まず、こちらで決めた任意の言葉を書いてほしいと頼んで書いてもらえば、添えた手がその文字のように動くのをわかると思います。本当はもっと長く延ばすべきところが短く終わったとしても、そこにはまちがいないくその文字を書こうとする意志が介在しますし、長く延びてしまってもそれは、止められなかったからだとすぐにわかります。

確かに、いきなり気持ちを聞いたりすると、まだ、いったい何という字を書こうとするのかわからなかったりもします。しかし、よくよく軌跡をたどってみれば何かの文字であることがわかることもしばしばです。

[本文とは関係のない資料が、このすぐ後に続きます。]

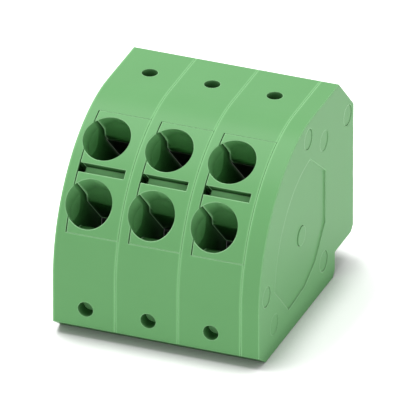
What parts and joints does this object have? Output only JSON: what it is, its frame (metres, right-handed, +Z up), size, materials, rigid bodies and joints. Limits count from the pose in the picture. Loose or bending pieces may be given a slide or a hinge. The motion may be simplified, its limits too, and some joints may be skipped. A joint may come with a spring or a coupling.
{
  "type": "pcb plug connector",
  "caption": "Pluggable circuit-board connector made of stacked slices, with paired angled wire entries, recessed release slots and test openings on each pole.",
  "frame": {"origin": "centre of the bounding box in plan, on the surface the block stands on", "axes": "+X along the row of poles, +Y from the wire side to the mating side, +Z up"},
  "size_m": [0.0168, 0.02, 0.0161],
  "materials": {
    "green_plastic": "fine satin, as moulded",
    "spring_steel": "bright rolled strip",
    "tinned_copper": "tin plated",
    "contact_alloy": "rolled strip"
  },
  "bodies": {
    "housing": {"pole_housing_1": "green_plastic", "wire_guide_1": "green_plastic", "clamp_spring_upper_1": "spring_steel", "clamp_spring_lower_1": "spring_steel", "current_bar_1": "tinned_copper", "socket_contact_1": "contact_alloy", "pole_housing_2": "green_plastic", "wire_guide_2": "green_plastic", "clamp_spring_upper_2": "spring_steel", "clamp_spring_lower_2": "spring_steel", "current_bar_2": "tinned_copper", "socket_contact_2": "contact_alloy", "pole_housing_3": "green_plastic", "wire_guide_3": "green_plastic", "clamp_spring_upper_3": "spring_steel", "clamp_spring_lower_3": "spring_steel", "current_bar_3": "tinned_copper", "socket_contact_3": "contact_alloy", "end_plate": "green_plastic"},
    "plunger_1": {"release_plunger_1": "green_plastic"},
    "plunger_2": {"release_plunger_2": "green_plastic"},
    "plunger_3": {"release_plunger_3": "green_plastic"}
  },
  "joints": [
    {"name": "release_1", "type": "slide", "parent": "housing", "child": "plunger_1", "axis": [0, 0.7071, -0.7071], "range_m": [0, 0.0008], "stiffness_N_per_m": 800, "deforming": ["clamp_spring_upper_1", "clamp_spring_lower_1"]},
    {"name": "release_2", "type": "slide", "parent": "housing", "child": "plunger_2", "axis": [0, 0.7071, -0.7071], "range_m": [0, 0.0008], "stiffness_N_per_m": 800, "deforming": ["clamp_spring_upper_2", "clamp_spring_lower_2"]},
    {"name": "release_3", "type": "slide", "parent": "housing", "child": "plunger_3", "axis": [0, 0.7071, -0.7071], "range_m": [0, 0.0008], "stiffness_N_per_m": 800, "deforming": ["clamp_spring_upper_3", "clamp_spring_lower_3"]}
  ]
}
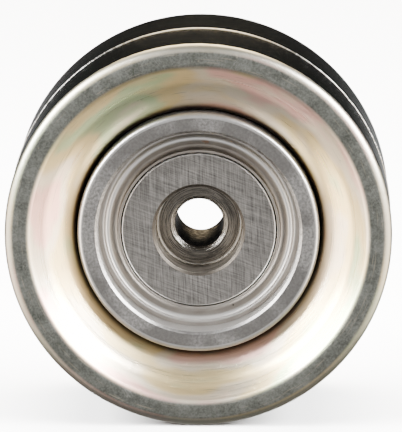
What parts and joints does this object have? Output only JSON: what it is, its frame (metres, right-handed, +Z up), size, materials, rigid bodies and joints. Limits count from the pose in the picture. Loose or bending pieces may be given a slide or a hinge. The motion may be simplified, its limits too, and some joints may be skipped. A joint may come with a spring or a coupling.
{
  "type": "belt tensioner idler",
  "caption": "Flat belt idler: pulley of two welded stamped shells turning on a shielded double-row ball bearing with a recessed centre bushing for a bolt.",
  "frame": {"origin": "centre of the pulley, on its axis and midway between its two rims", "axes": "+Y along the axis, from the front (bushing deep in the bore) to the rear; +Z up; the first ball of each row lies on +X"},
  "size_m": [0.0752, 0.0436, 0.0752],
  "materials": {
    "plated_steel": "yellow chromated zinc over steel sheet, half gloss, with faint colour play",
    "weld_steel": "bare weld bead, bright",
    "satin_steel": "tumbled bearing steel, satin, bright chamfers",
    "ground_steel": "ground bearing steel with a cross-hatched face",
    "machined_steel": "turned steel, slightly brown, bright edges",
    "pressed_steel": "smooth pressed sheet steel",
    "cage_steel": "pressed cage strip",
    "rivet_steel": "closed rivets",
    "ball_steel": "polished bearing balls"
  },
  "bodies": {
    "hub": {"inner_ring": "ground_steel", "center_bushing": "machined_steel"},
    "pulley": {"front_shell": "plated_steel", "rear_shell": "plated_steel", "seam_weld": "weld_steel", "outer_ring": "satin_steel", "front_shield": "pressed_steel", "rear_shield": "pressed_steel"},
    "front_cage": {"front_cage_outer_half": "cage_steel", "front_cage_inner_half": "cage_steel", "front_cage_rivets": "rivet_steel"},
    "front_ball_1": {"front_ball_1": "ball_steel"},
    "front_ball_2": {"front_ball_2": "ball_steel"},
    "front_ball_3": {"front_ball_3": "ball_steel"},
    "front_ball_4": {"front_ball_4": "ball_steel"},
    "front_ball_5": {"front_ball_5": "ball_steel"},
    "front_ball_6": {"front_ball_6": "ball_steel"},
    "front_ball_7": {"front_ball_7": "ball_steel"},
    "front_ball_8": {"front_ball_8": "ball_steel"},
    "rear_cage": {"rear_cage_outer_half": "cage_steel", "rear_cage_inner_half": "cage_steel", "rear_cage_rivets": "rivet_steel"},
    "rear_ball_1": {"rear_ball_1": "ball_steel"},
    "rear_ball_2": {"rear_ball_2": "ball_steel"},
    "rear_ball_3": {"rear_ball_3": "ball_steel"},
    "rear_ball_4": {"rear_ball_4": "ball_steel"},
    "rear_ball_5": {"rear_ball_5": "ball_steel"},
    "rear_ball_6": {"rear_ball_6": "ball_steel"},
    "rear_ball_7": {"rear_ball_7": "ball_steel"},
    "rear_ball_8": {"rear_ball_8": "ball_steel"}
  },
  "joints": [
    {"name": "pulley_spin", "type": "hinge", "parent": "hub", "child": "pulley", "pos_m": [0, 0, 0], "axis": [0, 1, 0], "continuous": true},
    {"name": "front_cage_spin", "type": "hinge", "parent": "hub", "child": "front_cage", "pos_m": [0, 0, 0], "axis": [0, 1, 0], "continuous": true},
    {"name": "front_ball_1_spin", "type": "hinge", "parent": "front_cage", "child": "front_ball_1", "pos_m": [0.0165, -0.0068, 0], "axis": [0, 1, 0], "continuous": true},
    {"name": "front_ball_2_spin", "type": "hinge", "parent": "front_cage", "child": "front_ball_2", "pos_m": [0.01167, -0.0068, 0.01167], "axis": [0, 1, 0], "continuous": true},
    {"name": "front_ball_3_spin", "type": "hinge", "parent": "front_cage", "child": "front_ball_3", "pos_m": [0, -0.0068, 0.0165], "axis": [0, 1, 0], "continuous": true},
    {"name": "front_ball_4_spin", "type": "hinge", "parent": "front_cage", "child": "front_ball_4", "pos_m": [-0.01167, -0.0068, 0.01167], "axis": [0, 1, 0], "continuous": true},
    {"name": "front_ball_5_spin", "type": "hinge", "parent": "front_cage", "child": "front_ball_5", "pos_m": [-0.0165, -0.0068, 0], "axis": [0, 1, 0], "continuous": true},
    {"name": "front_ball_6_spin", "type": "hinge", "parent": "front_cage", "child": "front_ball_6", "pos_m": [-0.01167, -0.0068, -0.01167], "axis": [0, 1, 0], "continuous": true},
    {"name": "front_ball_7_spin", "type": "hinge", "parent": "front_cage", "child": "front_ball_7", "pos_m": [0, -0.0068, -0.0165], "axis": [0, 1, 0], "continuous": true},
    {"name": "front_ball_8_spin", "type": "hinge", "parent": "front_cage", "child": "front_ball_8", "pos_m": [0.01167, -0.0068, -0.01167], "axis": [0, 1, 0], "continuous": true},
    {"name": "rear_cage_spin", "type": "hinge", "parent": "hub", "child": "rear_cage", "pos_m": [0, 0, 0], "axis": [0, 1, 0], "continuous": true},
    {"name": "rear_ball_1_spin", "type": "hinge", "parent": "rear_cage", "child": "rear_ball_1", "pos_m": [0.0165, 0.0068, 0], "axis": [0, 1, 0], "continuous": true},
    {"name": "rear_ball_2_spin", "type": "hinge", "parent": "rear_cage", "child": "rear_ball_2", "pos_m": [0.01167, 0.0068, 0.01167], "axis": [0, 1, 0], "continuous": true},
    {"name": "rear_ball_3_spin", "type": "hinge", "parent": "rear_cage", "child": "rear_ball_3", "pos_m": [0, 0.0068, 0.0165], "axis": [0, 1, 0], "continuous": true},
    {"name": "rear_ball_4_spin", "type": "hinge", "parent": "rear_cage", "child": "rear_ball_4", "pos_m": [-0.01167, 0.0068, 0.01167], "axis": [0, 1, 0], "continuous": true},
    {"name": "rear_ball_5_spin", "type": "hinge", "parent": "rear_cage", "child": "rear_ball_5", "pos_m": [-0.0165, 0.0068, 0], "axis": [0, 1, 0], "continuous": true},
    {"name": "rear_ball_6_spin", "type": "hinge", "parent": "rear_cage", "child": "rear_ball_6", "pos_m": [-0.01167, 0.0068, -0.01167], "axis": [0, 1, 0], "continuous": true},
    {"name": "rear_ball_7_spin", "type": "hinge", "parent": "rear_cage", "child": "rear_ball_7", "pos_m": [0, 0.0068, -0.0165], "axis": [0, 1, 0], "continuous": true},
    {"name": "rear_ball_8_spin", "type": "hinge", "parent": "rear_cage", "child": "rear_ball_8", "pos_m": [0.01167, 0.0068, -0.01167], "axis": [0, 1, 0], "continuous": true}
  ],
  "couplings": [
    {"joint": "front_cage_spin", "follows": "pulley_spin", "ratio": 0.6203},
    {"joint": "front_ball_1_spin", "follows": "pulley_spin", "ratio": 1.9584},
    {"joint": "front_ball_2_spin", "follows": "pulley_spin", "ratio": 1.9584},
    {"joint": "front_ball_3_spin", "follows": "pulley_spin", "ratio": 1.9584},
    {"joint": "front_ball_4_spin", "follows": "pulley_spin", "ratio": 1.9584},
    {"joint": "front_ball_5_spin", "follows": "pulley_spin", "ratio": 1.9584},
    {"joint": "front_ball_6_spin", "follows": "pulley_spin", "ratio": 1.9584},
    {"joint": "front_ball_7_spin", "follows": "pulley_spin", "ratio": 1.9584},
    {"joint": "front_ball_8_spin", "follows": "pulley_spin", "ratio": 1.9584},
    {"joint": "rear_cage_spin", "follows": "pulley_spin", "ratio": 0.6203},
    {"joint": "rear_ball_1_spin", "follows": "pulley_spin", "ratio": 1.9584},
    {"joint": "rear_ball_2_spin", "follows": "pulley_spin", "ratio": 1.9584},
    {"joint": "rear_ball_3_spin", "follows": "pulley_spin", "ratio": 1.9584},
    {"joint": "rear_ball_4_spin", "follows": "pulley_spin", "ratio": 1.9584},
    {"joint": "rear_ball_5_spin", "follows": "pulley_spin", "ratio": 1.9584},
    {"joint": "rear_ball_6_spin", "follows": "pulley_spin", "ratio": 1.9584},
    {"joint": "rear_ball_7_spin", "follows": "pulley_spin", "ratio": 1.9584},
    {"joint": "rear_ball_8_spin", "follows": "pulley_spin", "ratio": 1.9584}
  ]
}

こういうことが、その日のうちに起こるのです。確かにご家族がお一人でやっても、なかなかうまくいかないかもしれませんが、そういう可能性があることを今、強く訴えていかなくてはいかないと思っています。

(山元加津子のコメント)
ああ、なんてすごいことでしょう。本当にこれはすごいすごいことだなあと思います。1月に柴田先生が宮ぷーの病室にきて下さったときに、柴田先生の方法の練習をしました。このとき、チーム宮ぷーのみんなが一緒でした。私を含めて5人がいて、そして、私以外の4人は、柴田先生の方法が、そのとき、少しできたのです。とくにかおりちゃんはすごくその感覚がつかめたようでした。ところがそんなふうにできる人がいる一方、私のように、それではまったくわからない人もいます。いえ、どちらかというとこの方法では、全くできない人が多いかもしれないです。でも、私は柴田先生も書いておられるように、子どもさんの手をとって一緒に書いて気持ちを伝えあうと言うことはこれまで何度か経験がありました。この方法の方が、わかる方が多いかもしれません。ということは、ご家族がその方法をとれる方が多いということになります。華子ちゃんの息子さんのまーくん(映画にも出ておられます)もそして、たけちゃんも、それから、メルマガを読んでくださっているお友達が何人も、この方法で、ご家族と少しずつ気持ちの伝えあいができるようになっておられるのです。みんな思いがあるんだという大前提があって、あきらめなかったら、きっと思いは伝えあえる。私はずっとそう信じています。